In November of 1982, Meyer and Douteau opened a second restaurant which they named Bernard’s. It was located adjacent to Chez Louis, in the 18 North Meramec space of the Seven Gables Apartment Building.
Bernard’s was an informal 50-seat French bistro. Its understated decor was much the same as Chez Louis, with cream-colored walls adorned with colorful framed posters from Paris art galleries. The ceiling was beamed and windows were trimmed with little cafe curtains. Seating was on plain bentwood chairs at bistro-style marble-top tables, with a few dark blue banquettes.
Douteau wanted Bernard’s menu to be simpler than the more formal Chez Louis.
The one-page menu included onion soup, crepes, quiches, croque monsieur, salade Nicoise, terrines and charcuterie. There were at least two specials a day, which could include a hearty cassoulet of meat, lentils and flageolets, or a spicy veal stew simmered in white wine.
Douteau introduced the southern French specialty pan bania on Bernard’s menu.
The inside of a hard round roll or bun was scooped out and filled with Boston lettuce, olives, tomatoes, potatoes, hard-cooked egg, capers and a vinaigrette dressing, with an anchovy option.
In December of 1983, Meyers and Douteau opened Bernard’s Food Boutique at 10 North Meramec. According to Douteau, the gourmet marked started out as a charcuterie.
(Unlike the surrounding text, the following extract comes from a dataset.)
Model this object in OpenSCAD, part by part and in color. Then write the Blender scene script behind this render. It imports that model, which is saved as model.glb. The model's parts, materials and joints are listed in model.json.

The boutique featured an assortment of salamis, hams, smoked duck, smoked chicken, Canadian bacon and cheeses. The pastry counter offered a selection of cookies, tarts, pastries and other sweets. There were croissants, baguettes and assorted breads. Olive oil, teas, flavored vinegars and mustards were also available.
Bernard’s Food Boutique was short lived. It closed early in 1985.